ENTRIES SHOWN:
=====

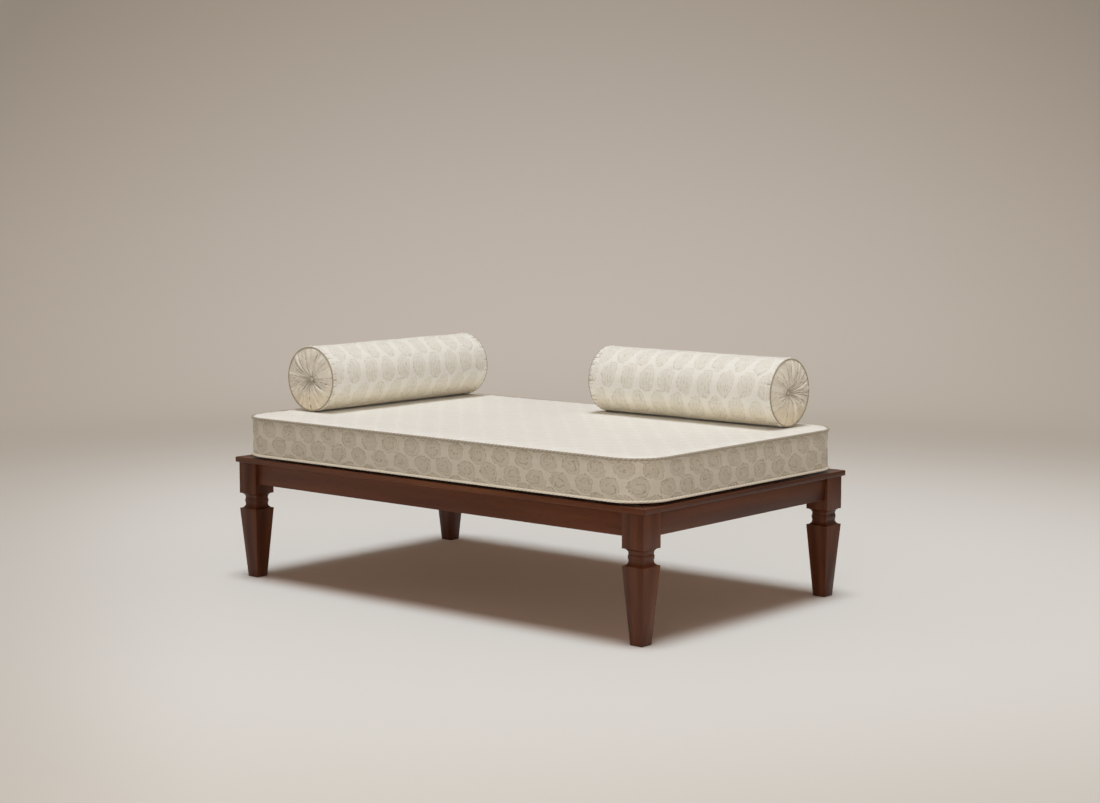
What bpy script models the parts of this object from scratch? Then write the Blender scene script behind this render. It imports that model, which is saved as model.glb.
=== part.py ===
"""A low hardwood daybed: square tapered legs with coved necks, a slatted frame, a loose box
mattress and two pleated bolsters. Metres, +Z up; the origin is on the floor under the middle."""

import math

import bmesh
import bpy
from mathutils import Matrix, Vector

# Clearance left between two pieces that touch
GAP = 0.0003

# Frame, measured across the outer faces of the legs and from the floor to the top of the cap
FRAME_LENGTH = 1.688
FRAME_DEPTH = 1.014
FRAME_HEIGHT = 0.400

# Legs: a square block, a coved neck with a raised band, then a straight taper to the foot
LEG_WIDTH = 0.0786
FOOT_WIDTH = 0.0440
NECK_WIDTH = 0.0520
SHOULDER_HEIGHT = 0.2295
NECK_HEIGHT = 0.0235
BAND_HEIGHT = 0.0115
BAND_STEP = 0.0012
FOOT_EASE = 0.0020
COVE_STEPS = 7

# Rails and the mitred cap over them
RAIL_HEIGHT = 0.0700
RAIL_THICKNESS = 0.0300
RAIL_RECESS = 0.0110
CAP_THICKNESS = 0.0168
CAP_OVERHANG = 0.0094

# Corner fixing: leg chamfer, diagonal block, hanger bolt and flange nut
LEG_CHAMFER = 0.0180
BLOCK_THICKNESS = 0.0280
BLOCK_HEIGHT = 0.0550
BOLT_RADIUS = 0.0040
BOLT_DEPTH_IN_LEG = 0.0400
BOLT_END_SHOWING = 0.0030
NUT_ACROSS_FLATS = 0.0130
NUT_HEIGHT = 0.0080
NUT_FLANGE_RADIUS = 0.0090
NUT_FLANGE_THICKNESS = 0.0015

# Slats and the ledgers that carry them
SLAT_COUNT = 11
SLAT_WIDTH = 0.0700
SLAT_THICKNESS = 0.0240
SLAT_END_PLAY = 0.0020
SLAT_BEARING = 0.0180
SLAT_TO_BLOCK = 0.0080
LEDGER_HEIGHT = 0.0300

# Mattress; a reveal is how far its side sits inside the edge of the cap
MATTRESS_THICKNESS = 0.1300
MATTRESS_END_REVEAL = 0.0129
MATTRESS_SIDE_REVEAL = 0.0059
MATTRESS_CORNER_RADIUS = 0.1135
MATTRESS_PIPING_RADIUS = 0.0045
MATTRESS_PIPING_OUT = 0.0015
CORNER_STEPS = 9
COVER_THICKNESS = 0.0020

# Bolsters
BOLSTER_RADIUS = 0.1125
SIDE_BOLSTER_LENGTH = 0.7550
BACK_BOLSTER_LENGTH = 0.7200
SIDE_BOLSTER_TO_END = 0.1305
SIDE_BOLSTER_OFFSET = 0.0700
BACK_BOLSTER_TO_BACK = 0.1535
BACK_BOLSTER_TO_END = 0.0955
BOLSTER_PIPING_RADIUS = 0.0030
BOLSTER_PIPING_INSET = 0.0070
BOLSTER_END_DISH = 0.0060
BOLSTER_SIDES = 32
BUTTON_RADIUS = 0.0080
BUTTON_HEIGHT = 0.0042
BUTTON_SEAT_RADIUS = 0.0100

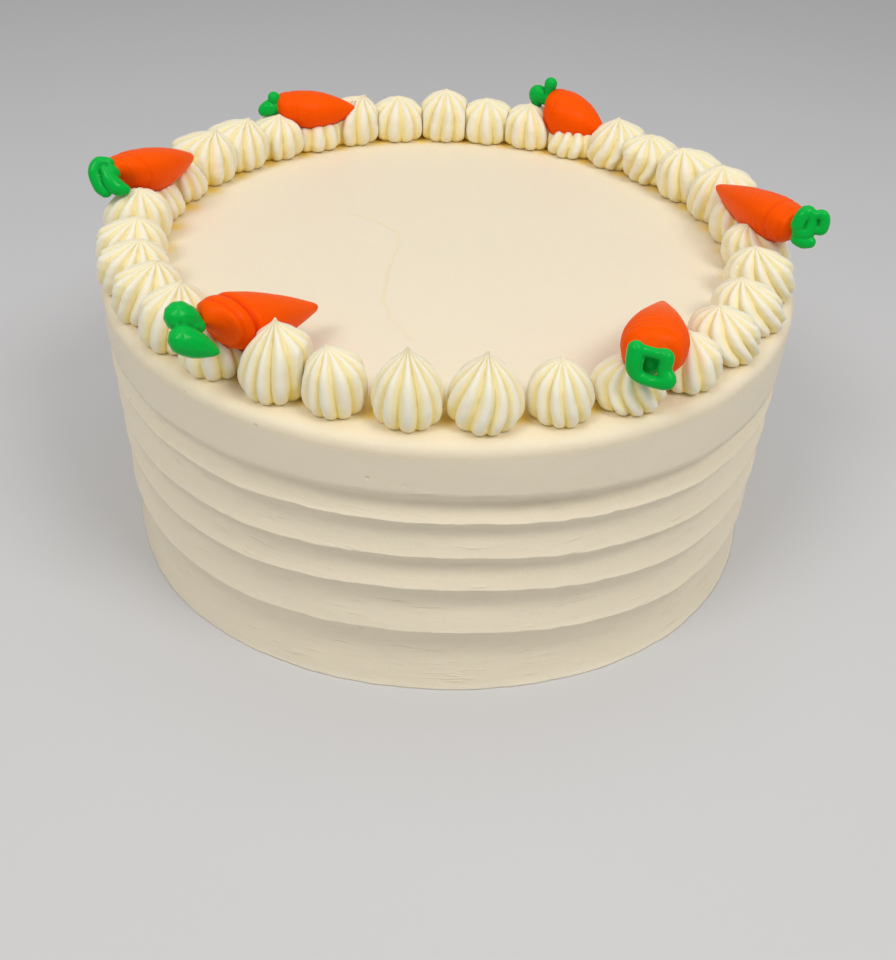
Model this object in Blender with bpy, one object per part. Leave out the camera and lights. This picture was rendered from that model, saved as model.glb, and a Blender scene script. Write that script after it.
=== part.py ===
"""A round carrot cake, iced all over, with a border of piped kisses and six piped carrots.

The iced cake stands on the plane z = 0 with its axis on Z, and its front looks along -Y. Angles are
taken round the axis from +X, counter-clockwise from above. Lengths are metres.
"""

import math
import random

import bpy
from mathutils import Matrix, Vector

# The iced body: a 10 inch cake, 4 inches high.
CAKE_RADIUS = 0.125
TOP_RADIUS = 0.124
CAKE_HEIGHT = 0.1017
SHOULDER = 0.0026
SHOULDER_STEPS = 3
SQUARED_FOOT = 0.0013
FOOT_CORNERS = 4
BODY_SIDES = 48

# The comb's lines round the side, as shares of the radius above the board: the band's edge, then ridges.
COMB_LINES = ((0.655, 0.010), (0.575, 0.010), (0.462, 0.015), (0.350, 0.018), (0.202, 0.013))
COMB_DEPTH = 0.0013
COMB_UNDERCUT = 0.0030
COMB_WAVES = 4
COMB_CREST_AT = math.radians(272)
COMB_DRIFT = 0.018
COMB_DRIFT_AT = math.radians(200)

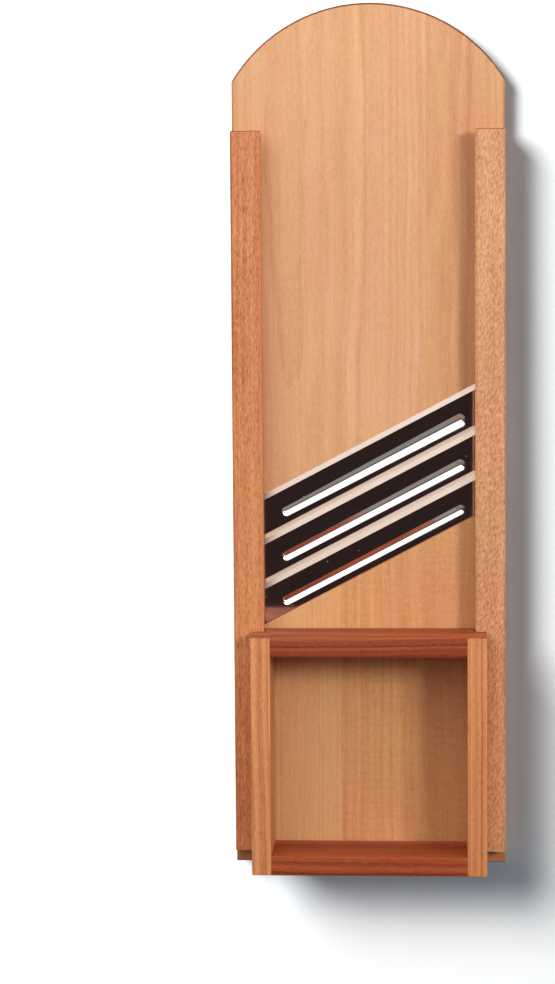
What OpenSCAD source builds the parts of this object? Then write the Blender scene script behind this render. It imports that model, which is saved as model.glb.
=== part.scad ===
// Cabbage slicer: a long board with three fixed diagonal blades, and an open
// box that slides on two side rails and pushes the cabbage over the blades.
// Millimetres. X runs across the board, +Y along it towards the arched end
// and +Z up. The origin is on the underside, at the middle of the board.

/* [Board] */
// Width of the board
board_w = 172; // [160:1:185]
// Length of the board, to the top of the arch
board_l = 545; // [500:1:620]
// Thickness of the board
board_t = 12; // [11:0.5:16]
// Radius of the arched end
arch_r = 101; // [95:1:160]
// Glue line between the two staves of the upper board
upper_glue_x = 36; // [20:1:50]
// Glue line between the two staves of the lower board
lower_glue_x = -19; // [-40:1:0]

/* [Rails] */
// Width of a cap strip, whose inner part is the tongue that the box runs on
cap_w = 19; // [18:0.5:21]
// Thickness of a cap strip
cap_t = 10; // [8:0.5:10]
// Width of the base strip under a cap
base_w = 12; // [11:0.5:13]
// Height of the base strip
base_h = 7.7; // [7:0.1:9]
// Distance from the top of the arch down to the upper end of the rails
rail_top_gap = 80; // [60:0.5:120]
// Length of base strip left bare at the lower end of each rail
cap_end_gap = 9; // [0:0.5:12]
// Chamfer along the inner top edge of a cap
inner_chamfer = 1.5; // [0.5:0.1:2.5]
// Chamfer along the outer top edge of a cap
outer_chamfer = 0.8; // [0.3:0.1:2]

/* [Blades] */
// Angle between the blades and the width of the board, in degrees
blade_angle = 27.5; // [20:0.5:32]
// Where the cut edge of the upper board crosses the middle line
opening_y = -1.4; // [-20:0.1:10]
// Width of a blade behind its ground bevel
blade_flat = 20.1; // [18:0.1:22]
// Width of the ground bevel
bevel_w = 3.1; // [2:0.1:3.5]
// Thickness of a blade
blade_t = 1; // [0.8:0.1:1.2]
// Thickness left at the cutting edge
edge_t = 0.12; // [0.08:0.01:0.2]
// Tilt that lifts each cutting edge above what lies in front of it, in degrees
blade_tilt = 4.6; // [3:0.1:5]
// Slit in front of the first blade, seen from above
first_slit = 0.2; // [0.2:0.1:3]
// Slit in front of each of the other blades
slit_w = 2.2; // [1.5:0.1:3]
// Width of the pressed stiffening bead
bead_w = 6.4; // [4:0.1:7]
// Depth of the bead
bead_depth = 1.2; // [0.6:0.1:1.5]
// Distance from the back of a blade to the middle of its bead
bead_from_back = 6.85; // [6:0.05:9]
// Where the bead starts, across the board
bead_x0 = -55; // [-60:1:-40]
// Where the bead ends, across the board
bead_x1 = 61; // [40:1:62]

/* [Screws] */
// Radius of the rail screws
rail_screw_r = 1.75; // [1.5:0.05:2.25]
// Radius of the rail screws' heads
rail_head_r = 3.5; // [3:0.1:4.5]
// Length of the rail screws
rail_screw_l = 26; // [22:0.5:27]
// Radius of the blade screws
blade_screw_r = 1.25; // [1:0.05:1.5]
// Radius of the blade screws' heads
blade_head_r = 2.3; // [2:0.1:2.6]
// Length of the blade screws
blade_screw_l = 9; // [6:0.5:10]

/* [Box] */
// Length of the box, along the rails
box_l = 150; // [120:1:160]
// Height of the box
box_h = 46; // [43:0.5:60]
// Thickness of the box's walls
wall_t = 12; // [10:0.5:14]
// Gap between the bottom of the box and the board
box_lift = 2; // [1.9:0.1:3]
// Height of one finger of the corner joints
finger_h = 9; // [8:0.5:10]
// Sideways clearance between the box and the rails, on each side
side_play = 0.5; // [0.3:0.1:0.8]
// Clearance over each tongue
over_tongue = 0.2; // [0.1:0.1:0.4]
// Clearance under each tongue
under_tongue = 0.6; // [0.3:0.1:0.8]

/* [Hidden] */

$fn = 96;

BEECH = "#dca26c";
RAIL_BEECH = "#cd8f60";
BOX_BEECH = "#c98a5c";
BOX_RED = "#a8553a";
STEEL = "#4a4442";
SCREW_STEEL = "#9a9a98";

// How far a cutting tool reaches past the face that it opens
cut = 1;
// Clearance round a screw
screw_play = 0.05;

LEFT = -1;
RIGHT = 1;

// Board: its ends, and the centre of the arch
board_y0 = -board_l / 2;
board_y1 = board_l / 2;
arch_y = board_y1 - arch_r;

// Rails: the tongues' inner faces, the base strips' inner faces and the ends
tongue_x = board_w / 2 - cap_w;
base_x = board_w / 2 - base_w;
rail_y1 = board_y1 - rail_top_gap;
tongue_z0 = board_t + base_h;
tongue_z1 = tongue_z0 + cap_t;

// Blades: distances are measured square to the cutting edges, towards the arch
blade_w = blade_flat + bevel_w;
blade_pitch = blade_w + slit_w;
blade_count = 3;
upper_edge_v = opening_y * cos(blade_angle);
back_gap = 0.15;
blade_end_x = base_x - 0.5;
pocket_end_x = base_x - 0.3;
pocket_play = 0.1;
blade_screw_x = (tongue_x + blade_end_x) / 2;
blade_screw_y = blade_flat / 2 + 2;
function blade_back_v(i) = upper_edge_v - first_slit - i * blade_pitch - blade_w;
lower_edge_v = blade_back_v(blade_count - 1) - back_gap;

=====

TASK DESCRIPTION:
Transcribe each line of the data above, unaltered, from the one where "What OpenSCAD source" appears to the one where "of the board." appears, inclusive of both.

TASK RESULT:
What OpenSCAD source builds the parts of this object? Then write the Blender scene script behind this render. It imports that model, which is saved as model.glb.
=== part.scad ===
// Cabbage slicer: a long board with three fixed diagonal blades, and an open
// box that slides on two side rails and pushes the cabbage over the blades.
// Millimetres. X runs across the board, +Y along it towards the arched end
// and +Z up. The origin is on the underside, at the middle of the board.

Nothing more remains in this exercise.